Keep detailed records for at least 3 years after filing.

2026 Updates for Home Sellers Claiming the Primary Residence Exclusion

As of 2026, the exclusion limits remain $250,000/$500,000 (no inflation adjustment). Publication 523 (2025) governs 2025 sales. There are no major legislative changes affecting Section 121 for 2026 filings, though Congress has discussed increasing limits in the future. Mortgage debt forgiveness exclusion is extended through 2025—check IRS.gov for updates.

Energy-efficient home credits and subsidies may reduce your basis—factor these in.

Frequently Asked Questions About the Capital Gains Primary Residence Exclusion

Do I have to live in the home 2 full years consecutively?
No—730 total days (about 24 months) out of 5 years is sufficient, even if non-consecutive.

What if I’m selling due to divorce?
Special rules often allow you to count your ex-spouse’s ownership and use time.

Can I claim the exclusion on a condo or co-op?
Yes, if it qualifies as your principal residence.

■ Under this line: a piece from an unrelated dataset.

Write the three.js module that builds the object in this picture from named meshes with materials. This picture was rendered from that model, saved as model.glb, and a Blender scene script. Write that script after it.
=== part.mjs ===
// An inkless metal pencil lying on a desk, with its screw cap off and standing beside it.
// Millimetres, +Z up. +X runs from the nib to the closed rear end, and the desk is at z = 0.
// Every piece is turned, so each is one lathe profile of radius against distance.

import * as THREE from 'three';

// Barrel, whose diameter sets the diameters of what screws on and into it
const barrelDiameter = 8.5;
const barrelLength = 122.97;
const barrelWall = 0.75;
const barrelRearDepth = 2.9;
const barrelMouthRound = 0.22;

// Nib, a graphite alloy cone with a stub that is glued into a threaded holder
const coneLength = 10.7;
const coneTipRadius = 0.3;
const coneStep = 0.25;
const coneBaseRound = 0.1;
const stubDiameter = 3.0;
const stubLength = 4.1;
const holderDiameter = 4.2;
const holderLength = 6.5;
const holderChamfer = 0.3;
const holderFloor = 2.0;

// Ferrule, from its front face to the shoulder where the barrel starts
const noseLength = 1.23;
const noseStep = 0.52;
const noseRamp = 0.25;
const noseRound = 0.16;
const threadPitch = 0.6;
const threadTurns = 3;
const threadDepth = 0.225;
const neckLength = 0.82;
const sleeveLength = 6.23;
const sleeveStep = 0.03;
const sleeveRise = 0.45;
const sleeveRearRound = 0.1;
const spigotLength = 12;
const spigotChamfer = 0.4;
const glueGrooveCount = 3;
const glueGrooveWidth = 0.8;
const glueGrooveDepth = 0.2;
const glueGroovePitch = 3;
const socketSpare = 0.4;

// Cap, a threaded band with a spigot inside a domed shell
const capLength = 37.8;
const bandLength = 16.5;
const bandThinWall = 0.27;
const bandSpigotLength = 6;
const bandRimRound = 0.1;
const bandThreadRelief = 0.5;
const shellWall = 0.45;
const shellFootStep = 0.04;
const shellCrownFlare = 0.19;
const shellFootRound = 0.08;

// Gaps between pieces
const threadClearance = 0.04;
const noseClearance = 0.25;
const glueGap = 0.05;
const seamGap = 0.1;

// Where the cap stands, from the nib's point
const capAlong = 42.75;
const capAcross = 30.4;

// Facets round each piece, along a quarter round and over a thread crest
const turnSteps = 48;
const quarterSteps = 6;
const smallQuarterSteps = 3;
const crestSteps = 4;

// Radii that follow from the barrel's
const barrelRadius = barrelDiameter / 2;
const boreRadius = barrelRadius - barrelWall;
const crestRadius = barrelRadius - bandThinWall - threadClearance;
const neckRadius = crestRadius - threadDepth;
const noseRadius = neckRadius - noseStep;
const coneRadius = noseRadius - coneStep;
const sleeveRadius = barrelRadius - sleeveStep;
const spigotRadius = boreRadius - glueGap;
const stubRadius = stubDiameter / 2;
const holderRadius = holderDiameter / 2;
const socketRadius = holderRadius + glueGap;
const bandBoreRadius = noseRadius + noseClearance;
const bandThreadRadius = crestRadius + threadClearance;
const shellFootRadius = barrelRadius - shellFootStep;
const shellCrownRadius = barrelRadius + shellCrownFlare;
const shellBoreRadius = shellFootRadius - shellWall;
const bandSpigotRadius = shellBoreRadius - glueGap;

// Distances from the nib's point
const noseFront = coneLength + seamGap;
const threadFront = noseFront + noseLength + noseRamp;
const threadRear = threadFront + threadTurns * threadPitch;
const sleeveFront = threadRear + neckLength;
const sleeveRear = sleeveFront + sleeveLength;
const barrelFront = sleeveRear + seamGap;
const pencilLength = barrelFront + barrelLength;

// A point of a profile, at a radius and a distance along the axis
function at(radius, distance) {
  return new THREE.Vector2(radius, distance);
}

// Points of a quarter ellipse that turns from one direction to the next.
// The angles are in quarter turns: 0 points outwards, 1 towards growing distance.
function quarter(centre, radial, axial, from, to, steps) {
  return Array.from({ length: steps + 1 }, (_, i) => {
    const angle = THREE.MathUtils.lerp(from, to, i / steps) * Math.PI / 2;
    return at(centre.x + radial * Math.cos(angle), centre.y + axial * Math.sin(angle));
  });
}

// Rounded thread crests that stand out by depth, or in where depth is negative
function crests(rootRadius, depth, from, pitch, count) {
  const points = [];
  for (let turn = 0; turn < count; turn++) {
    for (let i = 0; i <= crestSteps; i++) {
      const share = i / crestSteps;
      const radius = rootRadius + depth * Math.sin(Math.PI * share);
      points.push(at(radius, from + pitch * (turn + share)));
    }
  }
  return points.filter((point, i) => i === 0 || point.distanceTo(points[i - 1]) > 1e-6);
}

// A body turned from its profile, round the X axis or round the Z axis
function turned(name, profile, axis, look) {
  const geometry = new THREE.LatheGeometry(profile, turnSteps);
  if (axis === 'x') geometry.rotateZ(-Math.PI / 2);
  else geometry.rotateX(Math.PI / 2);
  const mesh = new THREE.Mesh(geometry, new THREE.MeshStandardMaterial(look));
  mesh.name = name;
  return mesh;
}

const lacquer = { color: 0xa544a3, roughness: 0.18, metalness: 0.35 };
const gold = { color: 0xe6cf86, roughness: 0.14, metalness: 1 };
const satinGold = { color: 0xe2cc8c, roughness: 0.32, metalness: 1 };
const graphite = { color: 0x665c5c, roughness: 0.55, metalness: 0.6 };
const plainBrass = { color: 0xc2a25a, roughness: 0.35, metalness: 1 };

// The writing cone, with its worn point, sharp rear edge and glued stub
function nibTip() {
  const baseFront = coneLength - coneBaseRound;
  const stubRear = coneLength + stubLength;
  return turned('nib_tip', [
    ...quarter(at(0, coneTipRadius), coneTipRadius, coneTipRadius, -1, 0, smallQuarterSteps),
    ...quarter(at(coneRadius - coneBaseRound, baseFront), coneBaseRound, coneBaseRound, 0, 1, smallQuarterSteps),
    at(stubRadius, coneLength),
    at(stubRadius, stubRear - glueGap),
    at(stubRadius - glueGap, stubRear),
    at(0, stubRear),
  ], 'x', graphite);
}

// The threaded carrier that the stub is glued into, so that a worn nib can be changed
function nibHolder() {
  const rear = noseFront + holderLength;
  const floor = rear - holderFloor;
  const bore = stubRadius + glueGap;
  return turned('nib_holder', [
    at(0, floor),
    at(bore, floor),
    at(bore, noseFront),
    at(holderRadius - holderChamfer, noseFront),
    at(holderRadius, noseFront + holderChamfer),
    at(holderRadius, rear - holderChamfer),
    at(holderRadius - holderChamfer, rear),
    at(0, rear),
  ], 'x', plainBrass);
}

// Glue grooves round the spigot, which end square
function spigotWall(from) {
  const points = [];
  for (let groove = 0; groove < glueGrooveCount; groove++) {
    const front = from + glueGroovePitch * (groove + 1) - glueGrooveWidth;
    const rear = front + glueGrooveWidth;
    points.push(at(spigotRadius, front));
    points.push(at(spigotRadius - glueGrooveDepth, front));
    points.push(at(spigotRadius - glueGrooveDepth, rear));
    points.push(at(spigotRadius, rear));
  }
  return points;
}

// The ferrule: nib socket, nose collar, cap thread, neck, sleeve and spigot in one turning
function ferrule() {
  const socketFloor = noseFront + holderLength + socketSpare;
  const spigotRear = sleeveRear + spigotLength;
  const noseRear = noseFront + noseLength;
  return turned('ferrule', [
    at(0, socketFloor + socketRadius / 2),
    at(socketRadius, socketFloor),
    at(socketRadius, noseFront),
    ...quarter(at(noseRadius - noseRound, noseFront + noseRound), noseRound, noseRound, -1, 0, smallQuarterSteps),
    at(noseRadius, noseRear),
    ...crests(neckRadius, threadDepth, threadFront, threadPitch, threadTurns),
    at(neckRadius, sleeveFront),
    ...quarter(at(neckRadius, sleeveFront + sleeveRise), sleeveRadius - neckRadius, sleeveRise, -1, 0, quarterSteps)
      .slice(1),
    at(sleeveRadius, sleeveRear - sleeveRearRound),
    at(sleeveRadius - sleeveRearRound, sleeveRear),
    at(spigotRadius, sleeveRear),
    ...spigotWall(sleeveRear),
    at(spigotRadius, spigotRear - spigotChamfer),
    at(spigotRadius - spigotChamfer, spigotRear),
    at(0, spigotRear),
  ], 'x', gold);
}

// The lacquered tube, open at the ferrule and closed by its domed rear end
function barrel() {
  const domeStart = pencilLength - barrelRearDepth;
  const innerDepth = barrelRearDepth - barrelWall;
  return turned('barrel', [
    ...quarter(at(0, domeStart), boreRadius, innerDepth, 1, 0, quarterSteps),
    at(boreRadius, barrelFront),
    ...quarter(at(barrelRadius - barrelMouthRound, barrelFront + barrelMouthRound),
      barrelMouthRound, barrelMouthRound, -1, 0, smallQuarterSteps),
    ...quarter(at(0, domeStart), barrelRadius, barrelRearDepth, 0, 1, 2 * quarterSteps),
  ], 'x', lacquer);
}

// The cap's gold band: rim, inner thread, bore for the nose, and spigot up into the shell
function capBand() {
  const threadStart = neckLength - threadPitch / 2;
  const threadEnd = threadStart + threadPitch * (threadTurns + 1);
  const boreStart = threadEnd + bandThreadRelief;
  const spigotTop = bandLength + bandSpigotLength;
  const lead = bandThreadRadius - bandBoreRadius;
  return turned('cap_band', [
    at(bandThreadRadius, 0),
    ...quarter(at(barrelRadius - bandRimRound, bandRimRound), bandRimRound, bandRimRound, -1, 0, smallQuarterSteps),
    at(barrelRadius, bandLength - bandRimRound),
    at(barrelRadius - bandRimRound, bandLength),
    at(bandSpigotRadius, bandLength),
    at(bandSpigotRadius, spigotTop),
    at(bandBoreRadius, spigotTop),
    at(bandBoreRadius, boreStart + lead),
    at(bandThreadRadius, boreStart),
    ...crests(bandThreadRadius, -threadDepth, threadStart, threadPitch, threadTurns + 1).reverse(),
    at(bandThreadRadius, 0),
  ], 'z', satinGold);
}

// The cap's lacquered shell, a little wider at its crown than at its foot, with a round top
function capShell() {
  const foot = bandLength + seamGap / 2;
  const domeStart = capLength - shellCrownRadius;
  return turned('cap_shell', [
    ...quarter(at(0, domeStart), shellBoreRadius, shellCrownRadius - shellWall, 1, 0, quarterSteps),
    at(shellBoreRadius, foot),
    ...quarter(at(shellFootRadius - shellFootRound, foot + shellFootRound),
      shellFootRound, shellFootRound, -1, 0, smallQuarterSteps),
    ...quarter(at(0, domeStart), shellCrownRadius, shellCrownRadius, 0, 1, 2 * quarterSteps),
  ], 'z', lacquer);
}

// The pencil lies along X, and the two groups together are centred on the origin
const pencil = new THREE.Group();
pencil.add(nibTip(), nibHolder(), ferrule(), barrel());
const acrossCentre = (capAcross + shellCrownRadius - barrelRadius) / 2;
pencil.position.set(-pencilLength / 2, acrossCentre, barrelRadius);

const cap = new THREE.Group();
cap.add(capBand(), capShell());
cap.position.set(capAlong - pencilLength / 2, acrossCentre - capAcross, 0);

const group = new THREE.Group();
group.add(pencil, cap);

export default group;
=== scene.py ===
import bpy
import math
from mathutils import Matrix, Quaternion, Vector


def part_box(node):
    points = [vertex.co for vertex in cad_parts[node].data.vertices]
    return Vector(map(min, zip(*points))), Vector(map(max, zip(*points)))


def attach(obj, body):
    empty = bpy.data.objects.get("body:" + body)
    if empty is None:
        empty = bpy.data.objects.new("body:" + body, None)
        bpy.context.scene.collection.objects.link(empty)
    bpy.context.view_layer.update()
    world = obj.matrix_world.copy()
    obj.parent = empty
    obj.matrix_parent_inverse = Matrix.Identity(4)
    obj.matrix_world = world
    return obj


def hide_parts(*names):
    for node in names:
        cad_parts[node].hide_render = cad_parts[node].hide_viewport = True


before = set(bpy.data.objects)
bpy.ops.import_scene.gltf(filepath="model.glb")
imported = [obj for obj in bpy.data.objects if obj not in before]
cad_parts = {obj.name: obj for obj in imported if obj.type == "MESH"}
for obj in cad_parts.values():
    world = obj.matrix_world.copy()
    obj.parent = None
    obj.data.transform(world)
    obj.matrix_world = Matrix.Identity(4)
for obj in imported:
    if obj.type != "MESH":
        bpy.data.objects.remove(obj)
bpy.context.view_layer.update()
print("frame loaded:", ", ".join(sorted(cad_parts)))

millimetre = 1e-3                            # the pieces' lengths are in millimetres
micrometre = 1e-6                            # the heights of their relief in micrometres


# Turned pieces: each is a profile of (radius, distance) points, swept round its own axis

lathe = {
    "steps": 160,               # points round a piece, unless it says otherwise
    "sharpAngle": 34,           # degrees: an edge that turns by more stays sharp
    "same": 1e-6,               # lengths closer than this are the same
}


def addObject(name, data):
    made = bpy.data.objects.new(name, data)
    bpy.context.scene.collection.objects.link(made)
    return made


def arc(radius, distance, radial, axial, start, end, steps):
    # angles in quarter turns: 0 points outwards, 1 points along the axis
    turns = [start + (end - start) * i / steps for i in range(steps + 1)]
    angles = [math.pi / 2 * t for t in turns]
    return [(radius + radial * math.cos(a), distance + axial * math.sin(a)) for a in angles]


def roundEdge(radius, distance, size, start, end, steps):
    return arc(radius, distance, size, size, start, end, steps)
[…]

What about vacant land next to my home?
It may qualify if sold within 2 years and meets other rules.

Do I need a tax professional?
Highly recommended for complex situations (partial exclusion, business use, large gains).

Final Thoughts: Secure Your Tax-Free Home Sale Profits

The capital gains primary residence exclusion remains a cornerstone benefit for US homeowners in 2026. By meeting the ownership and use tests, properly calculating your gain, and reporting correctly on Form 8949 and Schedule D, you can keep more of your hard-earned equity.

Always consult IRS Publication 523 (2025) or a qualified tax advisor for your specific situation, and visit IRS.gov for the latest forms and worksheets. Planning ahead—tracking improvements and timing your sale—can maximize this exclusion and support your next homeownership chapter.

This article is for informational purposes only and is not tax advice. Tax laws can change—verify with official IRS sources or a professional.